WORK TO BE COMPLETED: Give back only the lines in the records below from the one with "Write the three.js" to the one with "wasm.setup();", both inclusive, word for word.
────────
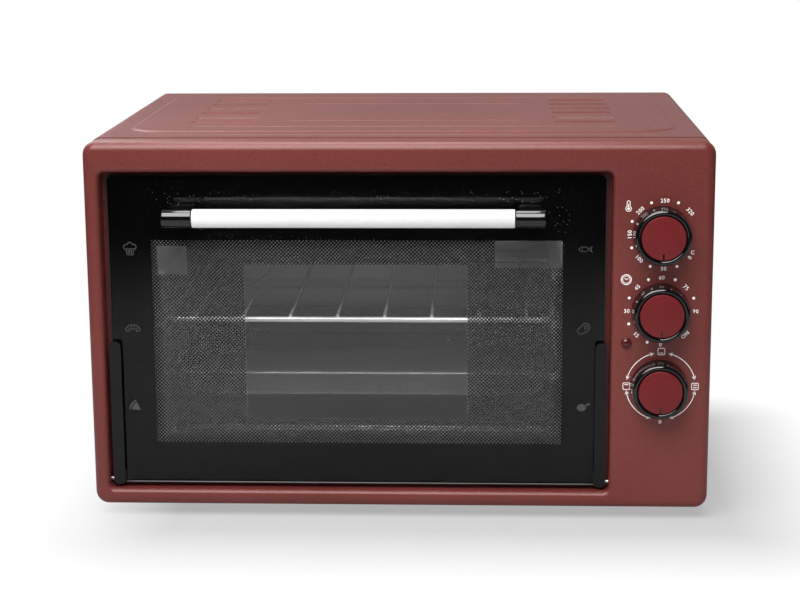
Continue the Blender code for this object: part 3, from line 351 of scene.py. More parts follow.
def grained(
    name, dark, light, roughness, metallic=0.0, grain=1500.0, cloud=14.0, relief=0.15, coat=0.0, fleck=None,
    specular=0.5
):
    """A finish that wanders between two colours, with grain in its relief and in its roughness."""
    made, nodes, shader, place = new_material(name)
    texture = place_group(nodes, "surface_grain", Vector=place, Grain_Scale=grain, Cloud_Scale=cloud)
    share = nodes.math("ADD", nodes.math("MULTIPLY", texture.outputs["Cloud"], 0.6),
                       nodes.math("MULTIPLY", texture.outputs["Grain"], 0.4))
    colour = nodes.mix(share, rgba(dark), rgba(light))
    # Light flecks mixed into the colour; on the red paint they are painted glints, the paint's sparkle painted
    # in.
    if fleck:
        spark = nodes.math("MULTIPLY", texture.outputs["Fleck"], fleck[0])
        colour = nodes.mix(spark, colour, rgba(fleck[1]))
    nodes.join(colour, shader.inputs["Base Color"])
    nodes.join(nodes.ramp(texture.outputs["Grain"], 0.0, 1.0, *roughness), shader.inputs["Roughness"])
    shader.inputs["Metallic"].default_value = metallic
    shader.inputs["Coat Weight"].default_value = coat
    shader.inputs["Coat Roughness"].default_value = 0.08
    shader.inputs["Specular IOR Level"].default_value = specular
    bump(nodes, shader, texture.outputs["Grain"], relief)
    return made


def streaked(name, dark, light, roughness, metallic, stretch, relief=0.08):
    """Rolled or drawn metal: streaks in colour, roughness and relief."""
    made, nodes, shader, place = new_material(name)
    texture = place_group(nodes, "rolled_streaks", Vector=place, Stretch=stretch)
    grain = place_group(nodes, "surface_grain", Vector=place, Grain_Scale=900.0, Cloud_Scale=18.0)
    share = nodes.math("ADD", nodes.math("MULTIPLY", texture.outputs["Streak"], 0.5),
                       nodes.math("MULTIPLY", grain.outputs["Cloud"], 0.5))
    nodes.join(nodes.mix(share, rgba(dark), rgba(light)), shader.inputs["Base Color"])
    nodes.join(nodes.ramp(texture.outputs["Streak"], 0.0, 1.0, *roughness), shader.inputs["Roughness"])
    shader.inputs["Metallic"].default_value = metallic
    bump(nodes, shader, texture.outputs["Streak"], relief)
    return made


def element_finish():
    """Heated sheath: grey-brown steel with bluish heat bands along its length."""
    made, nodes, shader, place = new_material("element_sheath")
    texture = place_group(nodes, "surface_grain", Vector=place, Grain_Scale=700.0, Cloud_Scale=22.0)
    heat = nodes.mix(texture.outputs["Cloud"], (0.44, 0.42, 0.38, 1), (0.32, 0.33, 0.36, 1))
    nodes.join(heat, shader.inputs["Base Color"])
    nodes.join(nodes.ramp(texture.outputs["Grain"], 0.0, 1.0, 0.20, 0.32), shader.inputs["Roughness"])
    shader.inputs["Metallic"].default_value = 0.7
    bump(nodes, shader, texture.outputs["Grain"], 0.15)
    return made


def clear_glass():
    """Smoked tempered glass, which lets most light through. The gloss of its face comes from the shader."""
    made, nodes, shader, place = new_material("smoked_glass")
    texture = place_group(nodes, "surface_grain", Vector=place, Grain_Scale=300.0, Cloud_Scale=9.0)
    tint = nodes.mix(texture.outputs["Cloud"], (0.010, 0.012, 0.012, 1), (0.016, 0.018, 0.018, 1))
    nodes.join(tint, shader.inputs["Base Color"])
    nodes.join(nodes.ramp(texture.outputs["Cloud"], 0.0, 1.0, 0.02, 0.035), shader.inputs["Roughness"])
    shader.inputs["Specular IOR Level"].default_value = 0.35
    shader.inputs["Alpha"].default_value = 0.012
    made.surface_render_method = "BLENDED"
    return made


def glass_edge():
    """The ground edge of the pane, which gathers light along its length."""
    made, nodes, shader, place = new_material("ground_glass_edge")
    texture = place_group(nodes, "surface_grain", Vector=place, Grain_Scale=1200.0, Cloud_Scale=25.0)
    tone = nodes.mix(texture.outputs["Cloud"], (0.018, 0.020, 0.020, 1), (0.032, 0.035, 0.035, 1))
    nodes.join(tone, shader.inputs["Base Color"])
    nodes.join(nodes.ramp(texture.outputs["Grain"], 0.0, 1.0, 0.25, 0.40), shader.inputs["Roughness"])
    bump(nodes, shader, texture.outputs["Grain"], 0.1)
    return made


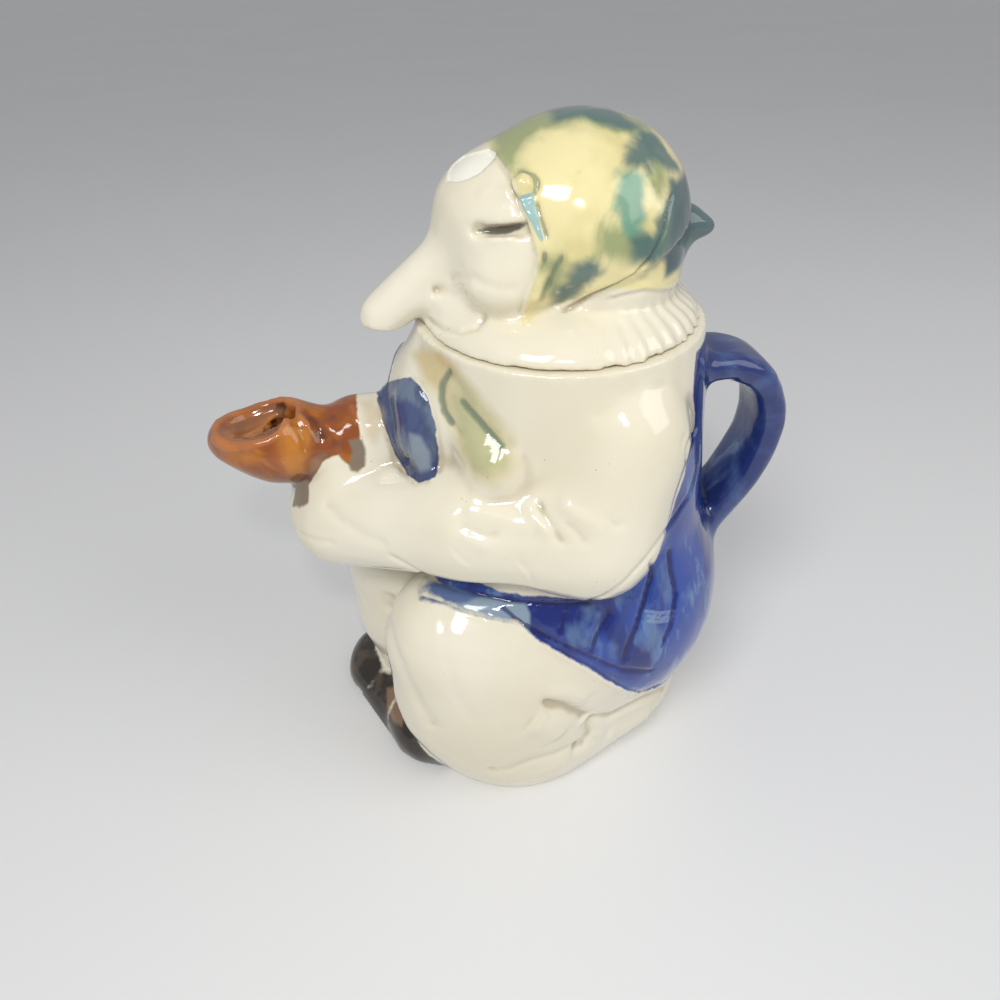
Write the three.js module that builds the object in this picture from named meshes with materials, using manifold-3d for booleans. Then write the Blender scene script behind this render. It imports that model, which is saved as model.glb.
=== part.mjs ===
// Figural teapot: a squatting figure in glazed ceramic, whose head with its round collar lifts off as the lid.
// Millimetres. +X is the figure's left, -Y its front, +Z up; the origin is the middle of the flat underside.
import * as THREE from 'three';
import Module from 'manifold-3d';
import { mergeVertices } from 'three/addons/utils/BufferGeometryUtils.js';

const wasm = await Module();
wasm.setup();

// Driving sizes
const RIM_HEIGHT = 195;        // underside to the rim that the lid rests on
const RIM_RADIUS = 45.5;       // outside of the rim and of the lid's collar
const MOUTH_RADIUS = 36;       // opening for filling
const WALL = 5;                // thickness of the casting
const BASE_THICKNESS = 6;      // floor of the vessel
const NECK_LEDGE = 8;          // height of the ring of clay that narrows the opening to the mouth
const REST_GAP = 0.3;          // lid to rim
const FLANGE_CLEARANCE = 1;    // round the lid's flange, in the mouth
const FLANGE_WALL = 4;
const FLANGE_DEPTH = 10;
const COLLAR_RISE = 15;        // how far the lid's collar domes up
const COLLAR_FLUTES = 44;      // flutes that would fill the whole ring
const FLUTE_DEPTH = 0.5;
const BELLY_WIDTH = 108;       // hips, side to side
const BELLY_DEPTH = 108;       // rump, front to back
const RUMP_BACK = 67;          // how far the rump reaches behind the rim's middle
const VEST_RELIEF = 1.8;       // how far the vest stands proud of the breeches
const ARM_RADIUS = 24;
const WRIST_RADIUS = 18;
const SPOUT_HEIGHT = 156;      // middle of the spout above the underside
const SPOUT_REACH = 124;       // tip of the spout in front of the rim's middle
const SPOUT_STEM_RADIUS = 13.5;
const SPOUT_WAIST_RADIUS = 10;
const SPOUT_BORE = 10;         // diameter of the pouring channel
const CHANNEL_RISE = 18;       // how far the channel rises into the pouch, above the spout's middle
const HANDLE_WIDTH = 27;
const HANDLE_THICKNESS = 11;
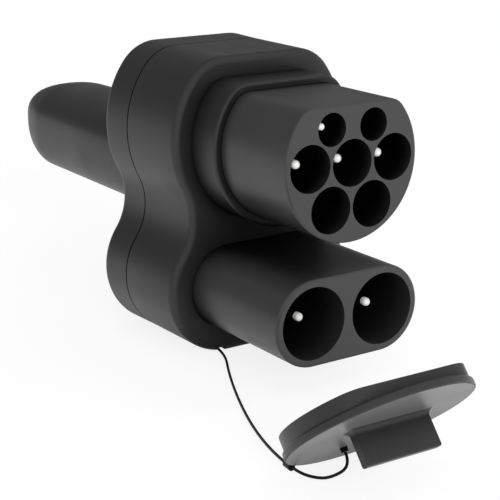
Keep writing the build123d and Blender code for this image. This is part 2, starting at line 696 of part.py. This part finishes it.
────────
FULL SOLUTION:
Write the three.js module that builds the object in this picture from named meshes with materials, using manifold-3d for booleans. Then write the Blender scene script behind this render. It imports that model, which is saved as model.glb.
=== part.mjs ===
// Figural teapot: a squatting figure in glazed ceramic, whose head with its round collar lifts off as the lid.
// Millimetres. +X is the figure's left, -Y its front, +Z up; the origin is the middle of the flat underside.
import * as THREE from 'three';
import Module from 'manifold-3d';
import { mergeVertices } from 'three/addons/utils/BufferGeometryUtils.js';

const wasm = await Module();
wasm.setup();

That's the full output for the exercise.